Daya juang mahasiswa dalam menuntut perubahan di ranah edukasi kian menjadi sorotan, menunjukkan bahwa generasi muda memiliki kesadaran kritis dan kepedulian mendalam terhadap kualitas pendidikan di Tanah Air. Dengan berbagai bentuk aksi, mulai dari diskusi akademis hingga protes damai, mereka menyuarakan aspirasi demi terciptanya sistem pendidikan yang lebih adil, relevan, dan berpihak pada kepentingan mahasiswa.
Fenomena ini mencerminkan bahwa mahasiswa tidak lagi pasif dalam menerima kebijakan, melainkan aktif mengawal dan mengadvokasi perubahan. Isu-isu yang diangkat pun beragam, mulai dari transparansi biaya pendidikan, kurikulum yang tidak relevan dengan kebutuhan industri, fasilitas kampus yang kurang memadai, hingga persoalan kebebasan akademik. Pada bulan Mei 2025, misalnya, sebuah aliansi mahasiswa dari berbagai perguruan tinggi di Jakarta menggelar mimbar bebas menuntut penurunan dan transparansi Uang Kuliah Tunggal (UKT), menarik perhatian publik dan pihak rektorat.
Media sosial memainkan peran krusial dalam mengamplifikasi daya juang mahasiswa. Platform digital seperti Instagram, X (sebelumnya Twitter), dan TikTok menjadi sarana efektif untuk mengorganisir massa, menyebarkan informasi, dan membangun narasi yang kuat. Melalui tagar-tagar yang viral dan konten kreatif, pesan mereka dapat menjangkau khalayak luas, menekan pihak berwenang untuk merespons tuntutan. Kepala Humas Kementerian Pendidikan dan Kebudayaan, Bapak Dr. Dwi Cahyo, dalam pernyataan resminya pada 15 Mei 2025, mengakui bahwa partisipasi aktif mahasiswa dalam menyampaikan aspirasi adalah bagian penting dari demokrasi pendidikan.
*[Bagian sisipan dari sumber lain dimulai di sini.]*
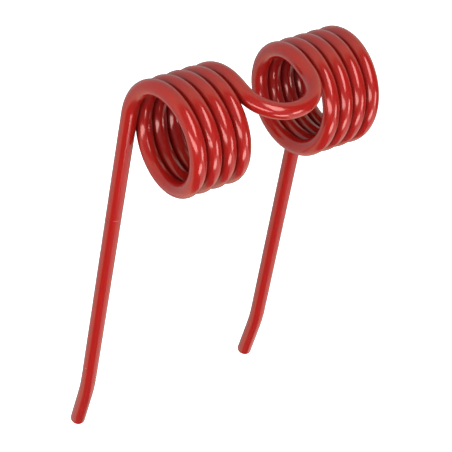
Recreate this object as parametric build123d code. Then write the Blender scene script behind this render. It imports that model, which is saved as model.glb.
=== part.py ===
from build123d import *
import math
import os

os.makedirs("parts", exist_ok=True)

# Double torsion spring tine for the pickup reel of a baler or forage wagon, wound and bent from one
# length of round spring wire. From one end to the other the wire is a leg, a coil, the bridge, the
# other coil and the other leg, and the left half is the mirror image of the right one.
# The origin is on the common axis of the two coils, halfway between them. +X runs along that axis
# and +Z is up. The legs hang down at the back of the coils and their tips kick out towards +Y.
# Sizes are in millimetres and angles in degrees, and all but the inside diameter of the coils and
# the rounding of the ends are measured on the wire's centreline.

# Wire and coils
WIRE_D = 5.7
COIL_INSIDE_D = 29.4
COIL_PITCH = 5.8
WHOLE_TURNS = 4
ARCS_PER_TURN = 8

# Bridge that joins the inner ends of the coils and takes the clamp bolt
ARM_SPACING = 27.2
ARM_LENGTH = 3.4
BRIDGE_DROP = 11.2
BRIDGE_FLAT = 0.4

# Legs, from the coil axis down to the cut end
LEG_LENGTH = 154.0
LEG_SPLAY = 0.9
SET_BEND_R = 60.0
TIP_KICK = 8.0
TIP_BEND_R = 80.0
TIP_LENGTH = 17.0
END_ROUND = 0.7

# Worked out from the sizes above: from the back of the coil to the top is a quarter of a turn
COIL_R = (COIL_INSIDE_D + WIRE_D) / 2
TURNS = WHOLE_TURNS + 0.25 + BRIDGE_DROP / 360
COIL_ADVANCE = COIL_PITCH * TURNS
LEG_X = ARM_SPACING / 2 + COIL_ADVANCE
SPLAY = math.radians(LEG_SPLAY)
KICK = math.radians(TIP_KICK)

# A coil is a chain of equal tangent arcs that start and end on its helix and stay within a hundredth
# of a millimetre of it. An arc advances by twice the coil's radius, times the tangents of half its
# turn round the axis and of the slope at its ends.
COIL_ARCS = math.ceil(ARCS_PER_TURN * TURNS)
ARC_TURN = 2 * math.pi * TURNS / COIL_ARCS
COIL_SLOPE = math.atan(COIL_ADVANCE / COIL_ARCS / (2 * COIL_R * math.tan(ARC_TURN / 2)))


def straight(start, heading, length):
    """A straight run from start along heading, and the point where it ends."""
    end = start + heading * length
    return Line(start, end), end


def bend(start, heading, end_heading, radius):
    """The tangent arc from start that turns heading into end_heading, and the point where it ends."""
    turn = math.radians(heading.get_angle(end_heading))
    inward = (end_heading - heading * heading.dot(end_heading)).normalized()
    end = start + heading * (radius * math.sin(turn)) + inward * (radius * (1 - math.cos(turn)))
    return TangentArc(start, end, tangent=heading), end


def coil_heading(turned):
    """The wire's direction in the left coil, at this angle round the axis from the top of the leg."""
    return Vector(math.tan(COIL_SLOPE), -math.sin(turned), math.cos(turned)).normalized()


def left_leg():
    """The left leg from the coil down to the cut end, that end and the wire's direction there."""
    down = Vector(-math.sin(SPLAY), 0, -math.cos(SPLAY))
    kicked = down * math.cos(KICK) + Vector(0, 1, 0) * math.sin(KICK)
    set_bend, leg_top = bend(Vector(-LEG_X, COIL_R, 0), -coil_heading(0), down, SET_BEND_R)
    tip_height = TIP_BEND_R * math.sin(KICK) + TIP_LENGTH * math.cos(KICK)
    shank, leg_foot = straight(leg_top, down, (LEG_LENGTH + leg_top.Z) / math.cos(SPLAY) - tip_height)
    tip_bend, tip_top = bend(leg_foot, down, kicked, TIP_BEND_R)
    tip, cut_end = straight(tip_top, kicked, TIP_LENGTH)
    return [set_bend, shank, tip_bend, tip], cut_end, kicked


def left_coil():
    """The left coil from the top of the leg, up and over towards the front, and its inner end."""
    arc_angle = math.radians(coil_heading(0).get_angle(coil_heading(ARC_TURN)))
    arc_r = COIL_R * math.tan(ARC_TURN / 2) / (math.cos(COIL_SLOPE) * math.tan(arc_angle / 2))
    point = Vector(-LEG_X, COIL_R, 0)
    arcs = []
    for i in range(COIL_ARCS):
        arc, point = bend(point, coil_heading(i * ARC_TURN), coil_heading((i + 1) * ARC_TURN), arc_r)
        arcs.append(arc)
    return arcs, point


def left_bridge(coil_end):
    """The left half of the bridge, from the coil out to the front and round to the middle."""
    heading = coil_heading(2 * math.pi * TURNS)
    across = Vector(1, 0, 0)
    arm, arm_end = straight(coil_end, heading, ARM_LENGTH)
    # the arc turns by a right angle less the slope, so it moves its radius times cos(slope) along X
    loop_r = (-arm_end.X - BRIDGE_FLAT / 2) / math.cos(COIL_SLOPE)
    loop, loop_end = bend(arm_end, heading, across, loop_r)
    flat, _ = straight(loop_end, across, BRIDGE_FLAT / 2)
    return [arm, loop, flat]


leg, cut_end, end_heading = left_leg()
coil, coil_end = left_coil()
left_half = [*leg, *coil, *left_bridge(coil_end)]
right_half = [mirror(piece, about=Plane.YZ) for piece in left_half]
centreline = Wire([edge for piece in left_half + right_half for edge in piece.edges()])

# The wire is cropped square at both ends, and its rims there are a little rounded
section = Plane(origin=cut_end, z_dir=end_heading) * Circle(WIRE_D / 2)
square_ended = sweep(section, path=centreline)
end_rims = square_ended.edges().filter_by(GeomType.CIRCLE).sort_by(Axis.Z)[:2]
tine = fillet(end_rims, END_ROUND)

print("wire length", round(centreline.length, 1), "mm, legs", round(2 * LEG_X, 1), "mm apart at the coils")
print("volume", round(tine.volume), "mm3, wire section times length",
      round(centreline.length * math.pi * WIRE_D**2 / 4), "mm3")

export_step(tine, "parts/pickup_tine.step")
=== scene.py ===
"""Dresses the pickup tine: one bent wire in gloss red enamel, over a pale studio floor."""
import logging
import math
from dataclasses import dataclass, field
from enum import Enum

import bpy
from mathutils import Matrix, Vector


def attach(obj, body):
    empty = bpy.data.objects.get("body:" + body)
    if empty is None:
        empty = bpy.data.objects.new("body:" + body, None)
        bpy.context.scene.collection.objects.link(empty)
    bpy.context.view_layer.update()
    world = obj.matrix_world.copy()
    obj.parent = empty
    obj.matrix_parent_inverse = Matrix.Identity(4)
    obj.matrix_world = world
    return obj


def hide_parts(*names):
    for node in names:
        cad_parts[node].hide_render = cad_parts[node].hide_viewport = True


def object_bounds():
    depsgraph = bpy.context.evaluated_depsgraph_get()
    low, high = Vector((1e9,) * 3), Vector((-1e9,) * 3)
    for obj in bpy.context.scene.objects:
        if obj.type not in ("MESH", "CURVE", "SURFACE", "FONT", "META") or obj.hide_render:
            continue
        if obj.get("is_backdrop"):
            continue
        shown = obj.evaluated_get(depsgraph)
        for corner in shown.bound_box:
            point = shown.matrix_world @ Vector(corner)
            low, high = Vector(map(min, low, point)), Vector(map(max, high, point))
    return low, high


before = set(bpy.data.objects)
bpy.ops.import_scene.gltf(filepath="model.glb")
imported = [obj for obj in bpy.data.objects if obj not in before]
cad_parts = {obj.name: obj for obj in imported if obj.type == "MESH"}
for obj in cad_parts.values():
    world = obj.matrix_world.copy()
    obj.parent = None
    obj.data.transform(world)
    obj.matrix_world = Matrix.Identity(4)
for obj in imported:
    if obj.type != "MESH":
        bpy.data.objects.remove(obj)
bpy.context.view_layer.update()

log = logging.getLogger("pickup_tine")

MM = 0.001
DEGREE = math.pi / 180
WHITE = (1.0, 1.0, 1.0, 1.0)
NODE = "pickup_tine"
BODY = "root"


def direction(azimuth: float, elevation: float) -> Vector:
    """The direction at this azimuth, from 0 at -Y round towards +X, and at this elevation above the level.

    Args:
        azimuth: The angle round the vertical.
        elevation: The angle above the level.

    Returns:
        A unit vector from the object.
    """
    level = math.cos(elevation)
    return Vector((math.sin(azimuth) * level, -math.cos(azimuth) * level, math.sin(elevation)))


def deselect_objects() -> None:
    """Deselects every object, because the loaded CAD node is still selected."""
    bpy.ops.object.select_all(action="DESELECT")


@dataclass
class WireEnd:
    """An open end of the wire's mesh, whose ring of vertices grows along a path by edit-mode operators.

    Args:
        wire: The wire's object.
        centre: The centre of the end ring.
        heading: The direction in which the end grows, square to the ring.
        radius: The wire's radius.
        ring_reach: How far from the centre a vertex of the ring may lie, in radii.
        ring_slack: How far off the ring's plane it may lie, in radii.
        rim_segments: How many faces the rounded rim is cut into.
        rim_profile: The bevel's profile, which is round at this value.
        cap_inset: How far the flat of the cap is inset before it is poked, as a share of its radius.
    """

    wire: bpy.types.Object
    centre: Vector
    heading: Vector
    radius: float
    ring_reach: float = 1.01
    ring_slack: float = 0.001
    rim_segments: int = 6
    rim_profile: float = 0.5
    cap_inset: float = 0.35

    def select(self) -> None:
        """Leaves the wire in edit mode with only this end's ring of vertices selected."""
        if self.wire.mode == "EDIT":
            bpy.ops.object.mode_set(mode="OBJECT")
        reach = self.ring_reach * self.radius
        slack = self.ring_slack * self.radius
        mesh = self.wire.data
        for part in (*mesh.edges, *mesh.polygons):
            part.select = False
        for vertex in mesh.vertices:
            away = vertex.co - self.centre
            vertex.select = away.length < reach and abs(away.dot(self.heading)) < slack
        bpy.ops.object.mode_set(mode="EDIT")
        bpy.ops.mesh.select_mode(type="VERT")

    def run(self, length: float, steps: int = 1) -> None:
        """Extrudes the selected ring straight on.

        Args:
            length: How far the wire runs.
            steps: How many rings the run is cut into.
        """
        step = self.heading * (length / steps)
        for _ in range(steps):
            bpy.ops.mesh.extrude_region_move(TRANSFORM_OT_translate={"value": step})
        self.centre = self.centre + self.heading * length

    def bend(self, end_heading: Vector, radius: float, steps: int) -> None:
        """Spins the selected ring round a tangent arc.

        Args:
            end_heading: The heading at the end of the arc.
            radius: The arc's radius, to the middle of the wire.
            steps: How many rings the arc is cut into.
        """
        turn = self.heading.angle(end_heading)
        inward = (end_heading - self.heading * self.heading.dot(end_heading)).normalized()
        # the operator turns clockwise about its axis
        bpy.ops.mesh.spin(
            steps=steps,
            angle=turn,
            center=self.centre + inward * radius,
            axis=inward.cross(self.heading),
        )
        onward = radius * math.sin(turn)
        aside = radius * (1 - math.cos(turn))
        self.centre = self.centre + self.heading * onward + inward * aside
        self.heading = end_heading

    def close(self, rounding: float) -> None:
        """Caps the selected ring square to the wire and rounds its rim.

        Args:
            rounding: The radius of the rounded rim.
        """
        bpy.ops.mesh.edge_face_add()
        bpy.ops.mesh.bevel(
            offset=rounding,
            offset_type="OFFSET",
            segments=self.rim_segments,
            profile=self.rim_profile,
            affect="EDGES",
        )
        self.select()
        bpy.ops.mesh.inset(thickness=self.cap_inset * (self.radius - rounding))
        bpy.ops.mesh.poke()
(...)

Di tingkat global, daya juang mahasiswa juga memiliki sejarah panjang dalam mendorong perubahan sosial dan politik. Dari gerakan hak sipil di Amerika Serikat hingga reformasi politik di berbagai negara, mahasiswa seringkali menjadi garda terdepan perubahan. Di Indonesia, semangat ini terwarisi dari peran mahasiswa dalam pergerakan kemerdekaan dan reformasi 1998. Gerakan mahasiswa saat ini mungkin berbeda bentuk, namun esensinya tetap sama: menjadi agen kontrol sosial dan pendorong kemajuan.
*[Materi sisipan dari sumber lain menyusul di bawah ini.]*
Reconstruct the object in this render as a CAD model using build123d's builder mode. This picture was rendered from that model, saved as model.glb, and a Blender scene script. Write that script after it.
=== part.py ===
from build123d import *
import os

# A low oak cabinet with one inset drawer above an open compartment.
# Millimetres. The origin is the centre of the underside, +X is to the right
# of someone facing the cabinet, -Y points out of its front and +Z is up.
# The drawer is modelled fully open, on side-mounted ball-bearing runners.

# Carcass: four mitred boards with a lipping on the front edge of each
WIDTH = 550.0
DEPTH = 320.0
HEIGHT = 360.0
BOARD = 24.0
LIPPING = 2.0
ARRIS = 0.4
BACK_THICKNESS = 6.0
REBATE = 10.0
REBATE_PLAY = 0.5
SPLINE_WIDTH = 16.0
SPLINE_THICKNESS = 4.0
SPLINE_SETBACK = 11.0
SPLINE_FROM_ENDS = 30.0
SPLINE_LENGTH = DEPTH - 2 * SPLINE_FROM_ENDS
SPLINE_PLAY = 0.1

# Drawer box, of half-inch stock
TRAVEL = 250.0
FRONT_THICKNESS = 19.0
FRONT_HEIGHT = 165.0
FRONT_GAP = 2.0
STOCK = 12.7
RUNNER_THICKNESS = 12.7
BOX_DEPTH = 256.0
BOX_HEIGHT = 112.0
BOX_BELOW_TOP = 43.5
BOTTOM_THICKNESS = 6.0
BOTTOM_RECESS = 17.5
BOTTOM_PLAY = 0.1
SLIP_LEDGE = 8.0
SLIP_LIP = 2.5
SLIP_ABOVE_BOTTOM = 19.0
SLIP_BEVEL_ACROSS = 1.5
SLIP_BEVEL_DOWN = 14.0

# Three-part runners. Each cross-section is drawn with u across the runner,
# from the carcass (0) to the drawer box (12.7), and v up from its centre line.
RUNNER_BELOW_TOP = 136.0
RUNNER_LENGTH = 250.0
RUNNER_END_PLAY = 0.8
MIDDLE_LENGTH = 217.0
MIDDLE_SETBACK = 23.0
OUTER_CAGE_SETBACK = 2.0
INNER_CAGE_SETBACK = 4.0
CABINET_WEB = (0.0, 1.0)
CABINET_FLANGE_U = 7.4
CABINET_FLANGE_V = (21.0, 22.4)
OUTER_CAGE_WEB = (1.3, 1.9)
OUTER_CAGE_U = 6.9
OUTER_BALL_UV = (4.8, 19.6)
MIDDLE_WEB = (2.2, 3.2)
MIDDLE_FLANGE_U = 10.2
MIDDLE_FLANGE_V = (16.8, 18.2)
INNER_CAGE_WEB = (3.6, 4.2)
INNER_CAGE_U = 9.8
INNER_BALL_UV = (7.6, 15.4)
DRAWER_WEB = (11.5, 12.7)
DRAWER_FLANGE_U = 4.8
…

Penting bagi institusi pendidikan dan pemerintah untuk memandang daya juang mahasiswa ini sebagai kekuatan positif. Alih-alih membungkam, dialog yang konstruktif dan kesediaan untuk mendengarkan aspirasi mahasiswa akan menjadi kunci. Dengan melibatkan mahasiswa dalam perumusan kebijakan, sistem pendidikan dapat menjadi lebih responsif, inklusif, dan mampu menghasilkan lulusan yang tidak hanya cerdas, tetapi juga memiliki kepekaan sosial dan keberanian untuk membawa perubahan.